Ce jour, je vous ai envoyé trois livres de Pfemfert, que je vous prie de lui rendre avec mes remerciements (entre nous, ils ne valent pas grand-chose, je n’ai pas eu du tout envie de les lire), et un petit livret de musique pour le mari de Marta. Après votre dernier sermon, je n’ose plus mobiliser un porteur pour les livrer, aussi voudrais-je savoir quand vous avez reçu le paquet. Et maintenant j’attends avec impatience de nouveau une bonne et calme lettre de vous qui me fera du bien. Avec plus d’impatience encore je vous attends, vous. J’espère vous revoir à la Pentecôte dans cette robe légère de mousseline que j’aime tant. Ne pourriez-vous faire enlever la garniture vert et bleu mat ?

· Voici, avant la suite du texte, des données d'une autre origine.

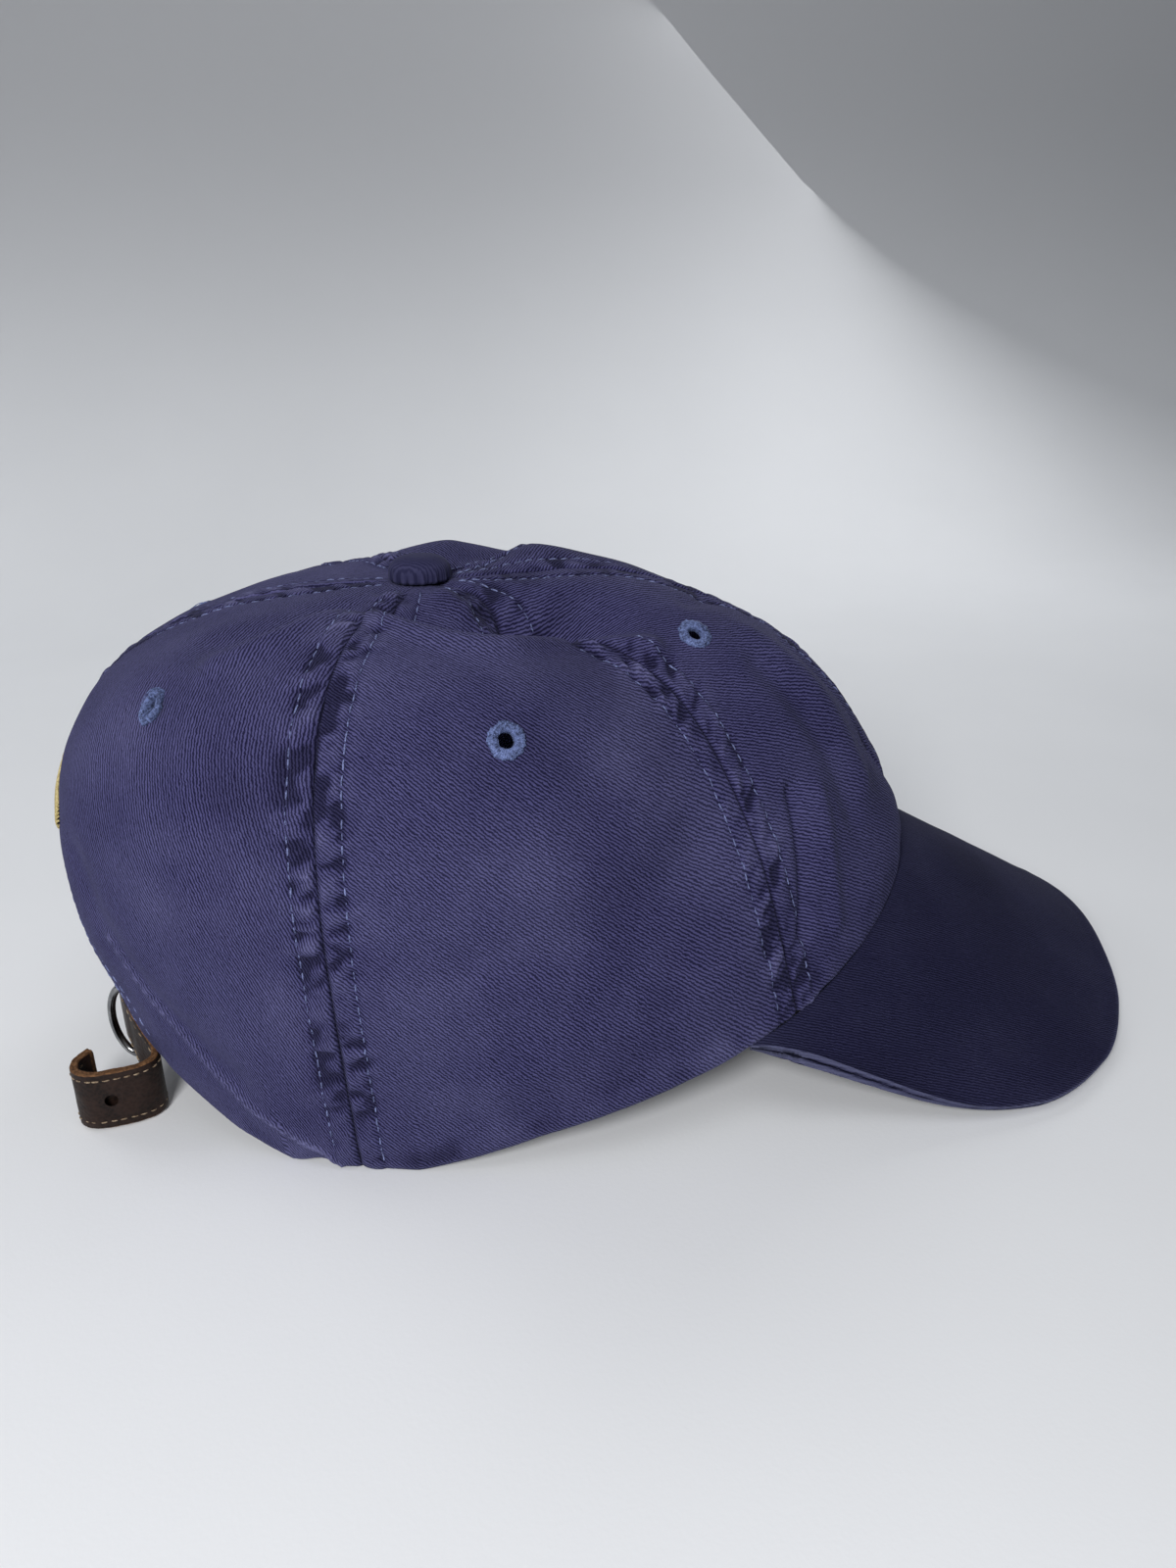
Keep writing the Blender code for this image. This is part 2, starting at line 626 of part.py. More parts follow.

Écoutez, ma chérie ! Sonia se plaint fort amèrement de Lene qui négligerait « le ménage de Karl [Liebknecht] » : elle devait s’occuper de ces choses-là en l’absence de Sonia. Karl serait furieux lui aussi ; s’il vous plaît, ne pourrait-on charger le Vieux de cette mission, si Lene est trop occupée ? Ne laissez pas en tout cas cette pauvre et nerveuse Sonia se débattre toute seule... Je vous embrasse mille fois vous et Mimi et je me languis beaucoup de vous.
Votre R.
Merci pour le papier à lettre. Malheureusement, je trouve qu’il ne se tient pas assez et, pour les enveloppes au moins, je voudrais en rester à celles qui sont rigides. Ne pourrait-on en avoir davantage ? Je veux parler d’enveloppes comme celle dans laquelle j’expédie cette lettre.
Rosa Luxemburg, Herbier de prison (1915-1918), Édition établie et préfacée par Muriel Pic, Textes traduits par Claudie Weill, Gilbert Badia, Irène Petit et Muriel Pic, Héros-Limite, 2023, p.167,168.